Carole Boone was the tall, whip-smart woman who resided on the other side of my cubicle. She was also in my car-pool for the one-hour commute from Seattle to Olympia. In everything she was articulate, rational and grounded. Except for her blind spot.

Ted Bundy
Ted Bundy, preparing for trial

Ted was seen by many as handsome, charismatic and well-spoken. He’d worked in Republican politics in Washington state — which partially explained his job at DES — and, based on recommendations from party figures, he was accepted into law school at the University of Washington. That Carole Boone could fall for him — they were married during his Florida homicide trial and she bore him a daughter — says volumes about Ted Bundy’s powers of persuasion, even as most of our DES colleagues rolled their eyes at her obsession with Ted’s innocence (1).

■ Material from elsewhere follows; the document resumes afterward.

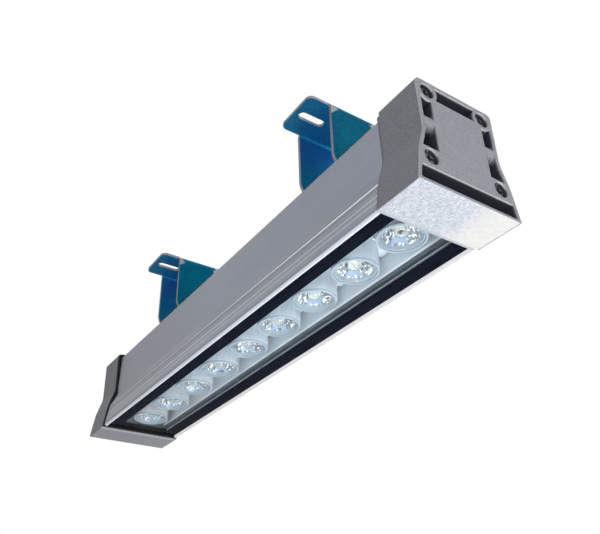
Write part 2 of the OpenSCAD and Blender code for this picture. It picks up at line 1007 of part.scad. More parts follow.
module clip_far() {
    color([0.7, 0.71, 0.73])
        translate([0, bracket_spacing / 2, 0])
            clip();
}

module at_brackets() {
    for (s = [-1, 1])
        translate([0, s * bracket_spacing / 2, 0])
            children();
}

module clip_screws() {
    grip = sheet_t + face_gap + slot_lip_t + face_gap + slot_nut_t;
    color("silver")
        at_brackets()
            translate([0, 0, back_z + face_gap + sheet_t + clip_head_h])
                mirror([0, 0, 1])
                    pan_screw(clip_head_r, clip_head_h, clip_screw_r, grip);
}

module slot_nuts() {
    color("silver")
        at_brackets()
            translate([0, 0, back_z - slot_lip_t - face_gap - slot_nut_t])
                difference() {
                    translate([-slot_nut_w / 2, -slot_nut_l / 2, 0])
                        cube([slot_nut_w, slot_nut_l, slot_nut_t]);
                    translate([0, 0, -cut])
                        cylinder(h = slot_nut_t + 2 * cut, r = clip_screw_r + run_gap);
                }
}

// Draws along a pivot bolt: z runs along the lamp from the middle of the bracket
module at_pivots() {
    at_brackets()
        translate([0, 0, pivot_z])
            rotate([-90, 0, 0])
                children();
}

module ring(outer, inner, thickness) {
    difference() {
        cylinder(h = thickness, r = outer);
        translate([0, 0, -cut])
            cylinder(h = thickness + 2 * cut, r = inner);
    }
}

module pivot_bolts() {
    start = -bracket_w / 2 - washer_t;
    end = bracket_w / 2 + washer_t + spring_t + nut_t + bolt_tail;
    color("silver")
        at_pivots() {
            translate([0, 0, start - head_t])
                hex(nut_hex, head_t);
            translate([0, 0, start - head_t / 2])
                cylinder(h = end - start + head_t / 2, r = bolt_r);
        }
}

module pivot_washers() {
    color("silver")
        at_pivots() {
            translate([0, 0, -bracket_w / 2 - washer_t])
                ring(washer_r, bolt_r + run_gap, washer_t);
            translate([0, 0, bracket_w / 2])
                ring(washer_r, bolt_r + run_gap, washer_t);
        }
}

module friction_washers() {
    color("white")
        at_pivots() {
            translate([0, 0, -leg_in])
                ring(washer_r, bolt_r + run_gap, friction_t);
            translate([0, 0, leg_in - friction_t])
                ring(washer_r, bolt_r + run_gap, friction_t);
        }
}

module spring_washers() {
    color("silver")
        at_pivots()
            translate([0, 0, bracket_w / 2 + washer_t])
                rotate_extrude(angle = 360 - spring_slit_angle)
                    translate([bolt_r + run_gap, 0])
                        square([spring_r - bolt_r - run_gap, spring_t]);
}

module pivot_nuts() {
    color("silver")
        at_pivots()
            translate([0, 0, bracket_w / 2 + washer_t + spring_t])
                difference() {
                    hex(nut_hex, nut_t);
                    translate([0, 0, -cut])
                        cylinder(h = nut_t + 2 * cut, r = bolt_r + run_gap);
                }
}

housing_profile();
end_cap_near();
end_cap_far();
gasket(-1);  // gasket_near
gasket(1);  // gasket_far
cap_screws(-1);  // cap_screws_near
cap_screws(1);  // cap_screws_far
front_glass();
glass_seal();
led_board();
board_screws();
for (i = [1:led_count]) {
    led(i);
    lens(i);
    lens_holder(i);
}
driver_board();
driver_transformer();
driver_capacitors();
driver_rectifier();
driver_terminal();
lead_positive();
lead_negative();
gland_body();
gland_seal();
gland_nut();
gland_locknut();
clip_near();
clip_far();
clip_screws();
slot_nuts();
bracket_near();
bracket_far();
pivot_bolts();
pivot_washers();
friction_washers();
spring_washers();
pivot_nuts();
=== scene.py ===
"""Looks of an outdoor wall washer light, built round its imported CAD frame."""
import math
import random

import bmesh
import bpy
from mathutils import Euler, Matrix, Vector

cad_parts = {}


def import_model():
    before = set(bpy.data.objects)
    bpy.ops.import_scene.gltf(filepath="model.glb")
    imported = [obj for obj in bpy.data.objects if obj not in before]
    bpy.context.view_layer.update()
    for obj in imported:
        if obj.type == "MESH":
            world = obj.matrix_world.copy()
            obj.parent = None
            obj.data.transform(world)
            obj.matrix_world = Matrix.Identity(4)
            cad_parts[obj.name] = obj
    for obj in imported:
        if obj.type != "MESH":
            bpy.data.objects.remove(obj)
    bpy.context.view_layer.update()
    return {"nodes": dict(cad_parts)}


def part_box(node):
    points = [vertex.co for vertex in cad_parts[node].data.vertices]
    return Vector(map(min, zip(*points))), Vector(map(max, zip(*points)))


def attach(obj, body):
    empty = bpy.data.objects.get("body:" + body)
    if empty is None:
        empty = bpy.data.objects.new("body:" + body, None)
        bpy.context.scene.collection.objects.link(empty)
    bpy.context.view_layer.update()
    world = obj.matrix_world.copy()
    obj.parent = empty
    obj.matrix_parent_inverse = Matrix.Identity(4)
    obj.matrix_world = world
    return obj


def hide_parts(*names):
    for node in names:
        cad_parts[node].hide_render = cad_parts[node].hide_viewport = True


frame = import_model()
nodes = frame["nodes"]

MM = 0.001


def middle_y(name):
    return sum(corner.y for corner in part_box(name)) / 2


# Landmarks read from the frame
cap_low, cap_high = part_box("end_cap_near")
glass_low, glass_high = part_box("front_glass")
bracket_low, bracket_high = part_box("bracket_near")
FACE_Z = cap_low.z
CAP_HALF = cap_high.x
NEAR_END = cap_low.y
FAR_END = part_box("end_cap_far")[1].y
MID_Y = (NEAR_END + FAR_END) / 2
LENS_COUNT = sum(name.startswith("lens_holder_") for name in nodes)
LENS_Y = middle_y("lens_1")
LENS_PITCH = middle_y("lens_2") - LENS_Y
HOLDER_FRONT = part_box("lens_holder_1")[0].z
BOARD_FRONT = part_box("led_board")[0].z
BRACKET_OFFSET = (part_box("bracket_far")[0].y - bracket_low.y) / 2
BRACKET_HALF = (bracket_high.y - bracket_low.y) / 2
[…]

Ted Bundy: FBI Most Wanted photo

Bob Hansen was no Ted Bundy. He was homely, could barely speak without a stutter and charmed no one, expect perhaps his wife, Darla — and even that was dubious.

Hansen Lineup Photo
Robert Hansen Police Lineup Photo

What Hansen relied upon was the willingness of young women to perform sex acts for money, that being the only “charm” that Bob Hansen owned. Once he’d captured them, Hansen depended on fear to control them. For that, he had much in common with Ted Bundy.

As the following video and excerpt from Hansen’s 1984 confession reveal, Hansen’s attempts to induce fear in his victims was unrelenting. [FR = Frank Rothschild]

FR: So what’s the plan to get ‘em to the plane and get ‘em in the plane?

RH: Just scare the living shit out of ‘em — I mean that’s — boy I mean really bad you know — uh — just tell ‘em out and out — hey you know — if anything starts to go wrong I’m gonna probably have to shoot half the people in this damned town, you know.

FR: Did you threaten to throw ‘em out of the airplane if they caused problems — things like that too?

RH: No. I don’t think I ever said that. As a matter of fact they could see that would be virtually impossible, you know. How in the hell am I going to fly the airplane, turn around and get somebody out of the back that I — on account of my seat, I could hardly reach them. Of course I don’t know if they would know that. But anyway, no, I never said nothing like that to them. I would probably mention to them once I got them where I was going to go, ah, that, if things don’t go right boy this is where you’re going to stay, you know. Undoubtedly I probably said that to them. But that again was just more or less to make sure that things did go right. I was — the entire time I want to keep upon — pressing upon them that we wasn’t going to have any problems, I wasn’t, you know. I just didn’t want any goddamn problems…

(1) Boone was, understandably, devastated when Ted Bundy ultimately confessed to dozens of murders.